Posted: Tue Dec 18, 2007 12:11 am
by MoneyGuyBK
It will matter which core is pared with which. The difference won't be large, (maybe 10%, which isn't small, either) but there will be a difference because two cores share one cache, two cores share the other cache, and if data needs to move from one cache to the other, it has to move at the next slower data rate.
Bruce, I can now attest to what you said being true.

I notice about 11% faster crunch times with pairing as follows:
Cores 0 & 1... and Cores 2 & 3 vs. Slower if I do 0 & 2 with 1 & 3
I even braved doing it as Cores 0 & 3 and Cores 1 & 2 Resulting 11% slower.

* The best way is to pair the cores that share the same cache together.

Peace

Posted: Tue Dec 18, 2007 1:33 am
by bruce
MoneyGuyBK wrote: * The best way is to pair the cores that share the same cache together.
Peace
My test-bed isn't a Core2Quad, it's a dual-Xeon @3.0MHz.
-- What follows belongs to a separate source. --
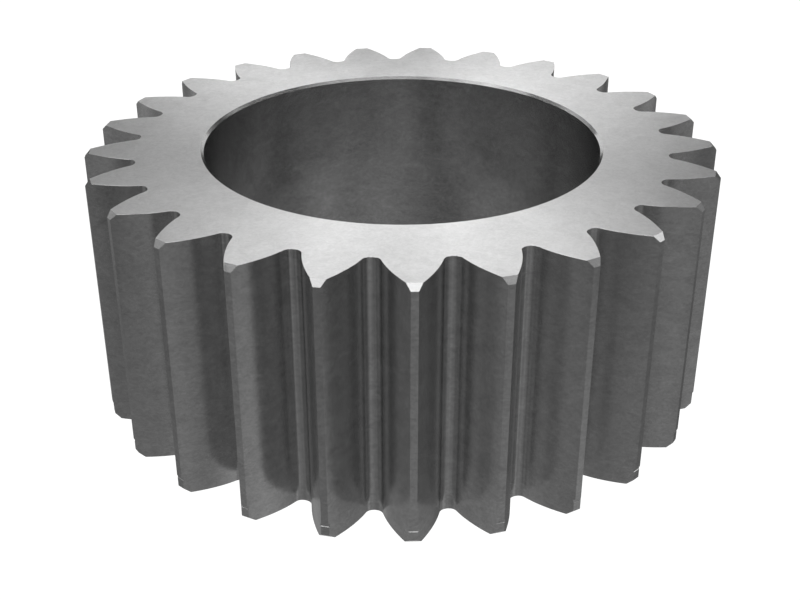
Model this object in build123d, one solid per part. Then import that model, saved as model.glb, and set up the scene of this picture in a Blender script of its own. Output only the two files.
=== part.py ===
from build123d import *
from math import acos, atan2, cos, hypot, pi, radians, sin, tan
import os

# A planet gear: a wide spur gear ring with straight involute teeth and a plain ground bore.
# It lies flat with its axis along +Z. The origin is on the axis, half way up the face width,
# and one tooth is centred on the -Y side. Millimetres and degrees.

# Teeth. The factors are in modules, as on a gear drawing.
tooth_count = 25
module = 5.0
pressure_angle = 22.5
profile_shift = 0.77
addendum_factor = 1.03
dedendum_factor = 1.25
rack_tip_radius_factor = 0.35

# Turned blank
face_width = 59.2
bore_diameter = 90.0
bore_chamfer = 0.6
tip_chamfer = 1.2

# A shallow band turned on the tooth tips at the lower end, where the blank was gripped
band_height = 3.6
band_depth = 0.2

# How far the tooth spaces are cut past the blank, and the points that each curve goes through
cut_overrun = 0.4
flank_points = 7
fillet_points = 6

# Worked out from the sizes above
reference_radius = module * tooth_count / 2
base_radius = reference_radius * cos(radians(pressure_angle))
tip_radius = reference_radius + module * (profile_shift + addendum_factor)
root_radius = reference_radius + module * (profile_shift - dedendum_factor)
bore_radius = bore_diameter / 2
half_width = face_width / 2
half_pitch = pi / tooth_count


def involute(angle):
    """The involute function of a pressure angle in radians."""
    return tan(angle) - angle


def polar(radius, angle):
    """A point at an angle in radians from the -Y side, turning towards +X."""
    return (radius * sin(angle), -radius * cos(angle))


def spread(start, end, count):
    """Evenly spaced values from start to end, both included."""
    return [start + (end - start) * i / (count - 1) for i in range(count)]


def space_half_angle(radius):
    """Half the angle across a tooth space between its two involute flanks."""
    shift_share = 2 * profile_shift * tan(radians(pressure_angle)) / tooth_count
    tooth_at_base = half_pitch / 2 + shift_share + involute(radians(pressure_angle))
    return half_pitch - tooth_at_base + involute(acos(base_radius / radius))


def fillet_curve():
    """Radius and angle along the root fillet, from its lowest point to where the flank starts.

    The rounded tip of the generating rack rolls this curve out, tangent to the root and the flank.
    """
    slope = radians(pressure_angle)
    full_radius = (pi / 4 - dedendum_factor * tan(slope)) * cos(slope) / (1 - sin(slope))
    rounding_factor = min(rack_tip_radius_factor, full_radius)
    rounding = module * rounding_factor
    straight_depth = dedendum_factor - rounding_factor
    centre_side = module * (pi / 4 - straight_depth * tan(slope) - rounding_factor / cos(slope))
    centre_depth = module * (straight_depth - profile_shift)
    curve = []
    for rolled in spread(0, centre_depth / tan(slope), fillet_points):
        reach = 1 + rounding / hypot(rolled, centre_depth)
        across = rolled * reach
        height = reference_radius - centre_depth * reach
        turned = (rolled - centre_side) / reference_radius
        curve.append((hypot(across, height), atan2(across, height) - turned))
    return curve


def turned_blank():
    """The ring as it leaves the lathe, with its chamfers and the band at its lower end."""
    band_radius = tip_radius - band_depth
    with BuildPart() as blank:
        with BuildSketch(Plane.XZ):
            with BuildLine():
                Polyline(
                    (bore_radius, bore_chamfer - half_width),
                    (bore_radius + bore_chamfer, -half_width),
                    (band_radius - tip_chamfer, -half_width),
                    (band_radius, tip_chamfer - half_width),
                    (band_radius, band_height - half_width),
                    (tip_radius, band_height - half_width),
                    (tip_radius, half_width - tip_chamfer),
                    (tip_radius - tip_chamfer, half_width),
                    (bore_radius + bore_chamfer, half_width),
                    (bore_radius, half_width - bore_chamfer),
                    close=True,
                )
            make_face()
        revolve(axis=Axis.Z)
    return blank.part


def tooth_space():
    """One tooth space, centred on the -Y side: two involute flanks, two fillets and the root land."""
    fillet = fillet_curve()
    land_angle = fillet[0][1]
    outer_radius = tip_radius + cut_overrun
    flank = [(r, space_half_angle(r)) for r in spread(fillet[-1][0], outer_radius, flank_points)]
    with BuildPart() as space:
        with BuildSketch(Plane.XY.offset(-half_width - cut_overrun)):
            with BuildLine():
                for side in (-1, 1):
                    Spline(*[polar(r, side * angle) for r, angle in fillet])
                    Spline(*[polar(r, side * angle) for r, angle in flank])
                outer_angle = flank[-1][1]
                ThreePointArc(
                    polar(outer_radius, -outer_angle),
                    polar(outer_radius, 0),
                    polar(outer_radius, outer_angle),
                )
                if land_angle * root_radius > 0.001:
                    ThreePointArc(
                        polar(root_radius, -land_angle),
                        polar(root_radius, 0),
                        polar(root_radius, land_angle),
                    )
            make_face()
        extrude(amount=face_width + 2 * cut_overrun)
    return space.part


def planet_gear():
    """The blank with its tooth spaces cut all round, which leaves the tips' turned shape."""
    space = tooth_space()
    with BuildPart() as gear:
        add(turned_blank())
        with PolarLocations(0, tooth_count, start_angle=180 / tooth_count):
            add(space, mode=Mode.SUBTRACT)
    return gear.part


os.makedirs("parts", exist_ok=True)
gear = planet_gear()
gear.label = "planet_gear"
export_step(gear, "parts/planet_gear.step")
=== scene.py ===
from math import cos, log, pi, radians, sin, tan

import bpy
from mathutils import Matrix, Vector


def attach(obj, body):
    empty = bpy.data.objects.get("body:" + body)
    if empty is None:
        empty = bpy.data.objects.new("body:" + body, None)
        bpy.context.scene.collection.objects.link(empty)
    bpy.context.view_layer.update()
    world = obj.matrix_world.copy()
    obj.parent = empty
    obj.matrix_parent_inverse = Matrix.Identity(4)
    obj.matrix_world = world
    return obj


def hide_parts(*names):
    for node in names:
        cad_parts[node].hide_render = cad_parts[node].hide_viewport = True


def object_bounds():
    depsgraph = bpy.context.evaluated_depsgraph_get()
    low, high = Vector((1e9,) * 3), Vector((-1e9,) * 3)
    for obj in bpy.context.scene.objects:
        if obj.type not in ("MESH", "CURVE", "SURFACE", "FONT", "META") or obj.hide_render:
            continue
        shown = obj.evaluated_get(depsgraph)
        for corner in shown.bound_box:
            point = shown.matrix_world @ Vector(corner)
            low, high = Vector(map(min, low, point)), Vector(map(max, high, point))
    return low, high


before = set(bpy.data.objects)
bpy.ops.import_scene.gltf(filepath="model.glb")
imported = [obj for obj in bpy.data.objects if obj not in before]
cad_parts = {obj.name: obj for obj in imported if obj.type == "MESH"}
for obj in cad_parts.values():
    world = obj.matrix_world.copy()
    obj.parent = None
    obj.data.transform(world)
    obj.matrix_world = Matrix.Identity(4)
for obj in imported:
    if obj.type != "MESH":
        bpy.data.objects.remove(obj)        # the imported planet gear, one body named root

cadLow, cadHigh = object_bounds()
mm = 0.001
print("frame loaded, CAD box", tuple(cadLow), tuple(cadHigh))


def addNode(tree, kind, links=None, **settings):
    # one node with its settings, and each link or constant by socket name or number
    node = tree.nodes.new(kind)
    for name, value in settings.items():
        setattr(node, name, value)
    for socket, value in (links or {}).items():
        if isinstance(value, bpy.types.NodeSocket):
            tree.links.new(value, node.inputs[socket])
        else:
            node.inputs[socket].default_value = value
    return node


def linearColour(hexColour):
    # sRGB hex to the linear colour that the shader wants
    channels = [int(hexColour[i:i + 2], 16) / 255 for i in (1, 3, 5)]
    linear = [c / 12.92 if c <= 0.04045 else ((c + 0.055) / 1.055) ** 2.4 for c in channels]
    return (*linear, 1.0)


# The gear. Sizes in millimetres, factors in modules, as on the drawing. A shallow band is turned on
# the tips at the lower end, with a fine groove at its upper edge. The groove's sloping lip catches
# the light, and its place is given by how far its foot lies under the band's upper edge.
gearSizes = {
    "teeth": 25,
    "module": 5.0,
    "pressureAngle": radians(22.5),
    "profileShift": 0.77,
    "dedendum": 1.25,
    "rackTipRadius": 0.35,
    "boreDiameter": 90.0,
    "boreChamfer": 0.6,
    "tipChamfer": 1.2,
    "bandHeight": 3.6,
    "bandDepth": 0.2,
    "grooveDepth": 0.32,
    "grooveDrop": 0.28,
    "grooveLip": 0.087,
    "grooveHeight": 0.85,
    "edgeBreak": 0.04,      # the edges of the end faces are barely broken, as after deburring
    "filletSteps": 6,
    "flankSteps": 10,
    "sharpAngle": radians(30),
    "weldDistance": 0.001,  # joins the pitches, far below any real size
}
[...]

The two chips are physically separate, and hyperthreaded so it acts sort of like a Core2Quad although it's MUCH slower. A pair of virtual CPUs share a single chip and when either one of them needs to talk to the cache in the other chip it has to go through the motherboard. That's where I came up with the 10% guess even though I'm surprised that it's even close to what you're reporting.

Posted: Tue Dec 18, 2007 5:58 am
by MoneyGuyBK
....I'm surprised that it's even close to what you're reporting.
every .... can get lucky one time :wink:

Peace

Re: SMP Affinity Changer

Posted: Wed Dec 19, 2007 10:53 pm
by rilian
New version 1.0.4 released with 64-bit cpu support and it starts automatically after install (so not reboot/service start needed)

Next version is about to be released very soon with single-threaded client support


DOWNLOAD

Re: SMP Affinity Changer

Posted: Thu Dec 20, 2007 6:12 am
by poopinstack
Check my specs http://foldingforum.org/viewtopic.php?f ... a&start=15

That's with affinity 1.0.2

I tried to install 1.0.4, but it said my processor wasn't supported. I tried the regular version, and the 64 bit version - no go with either. It did work with 1.0.3, however.